The particularity of digital currencies is that they exist only in digital or electronic format and, unlike a banknote or coin, they are intangible. They can only be stored and spent online via electronic wallets or designated connected networks. Normally there is no intermediary (no bank), which is why transactions are instantaneous and there are minimal or no fees charged. There is some good news here! Digital currencies and digital money are the same thing. So coins, tokens, virtual currencies, all are digital currencies.

To conclude

It is clear that the world of crypto-currencies is constantly evolving.
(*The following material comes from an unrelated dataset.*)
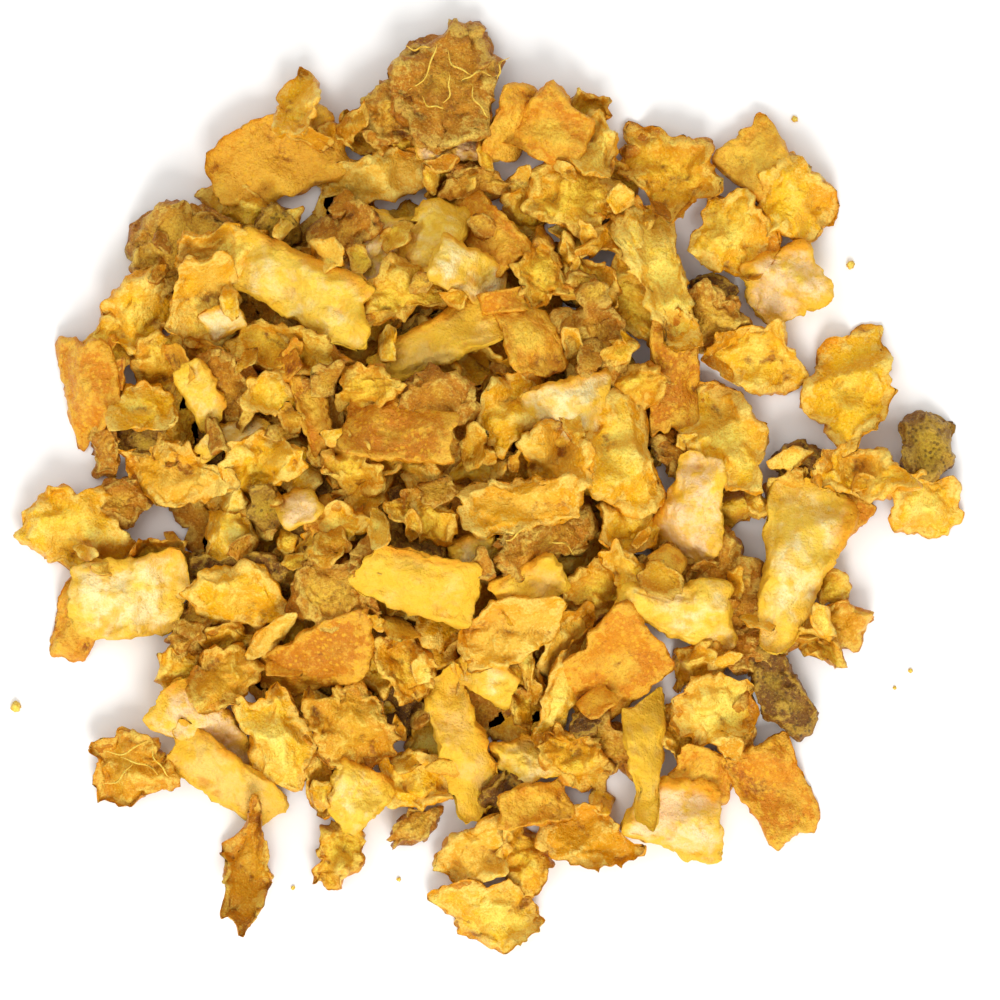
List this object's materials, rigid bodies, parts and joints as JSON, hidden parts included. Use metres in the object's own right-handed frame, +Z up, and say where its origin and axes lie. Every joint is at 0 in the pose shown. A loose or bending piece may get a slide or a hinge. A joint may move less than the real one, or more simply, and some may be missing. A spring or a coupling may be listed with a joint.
{
  "type": "heap of dried orange peel",
  "caption": "Low loose heap of dried cut orange peel for tea: chips of rind, pith, amber peel flesh and brown pulp, lying on a flat foot.",
  "frame": {"origin": "middle of the heap's outline, on the surface that it lies on", "axes": "+Z up, +X to the right and +Y to the top of a view from straight above"},
  "size_m": [0.0666, 0.0648, 0.0102],
  "materials": {
    "dried_peel": "dry and leathery, with waxy facets and a matt cream pith"
  },
  "bodies": {
    "root": {"peel_heap": "dried_peel"}
  },
  "joints": []
}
Crypto-currencies, as we know them, have only been around for 10 years, and most government agencies have only been paying attention to them for three to five years. That is, since Bitcoin’s popularity began to rise dramatically with its value. Facebook’s Libra has also recently caused a major stir among the financial experts. Some countries are currently forming working groups to discuss what Libra is and how it can be regulated. Definitions of crypto-currencies, therefore, tend to vary between and even within jurisdictions.

In the US, five different regulatory bodies define crypto-currencies in five different ways, depending on their domain. For example, the IRS considers crypto-currencies and most other virtual currencies as property. The Securities and Exchange Commission considers them to be securities. The Financial Crimes Enforcement Network, on the other hand, considers crypto-currencies to be money. The Japanese regulatory framework governing crypto-currencies defines “crypto-currencies” as a property value. And finally, the head of Russia’s central bank once referred to Bitcoin as a “substitute for money”.

Furthermore, given that this market is evolving at an incredible speed and that the regulators are generally left lagging behind, it is fair to assume that new conditions for digital currencies may well emerge in the future. This makes it particularly important to be at the cutting edge of technology and to have an in-depth understanding of the world of crypto-currencies.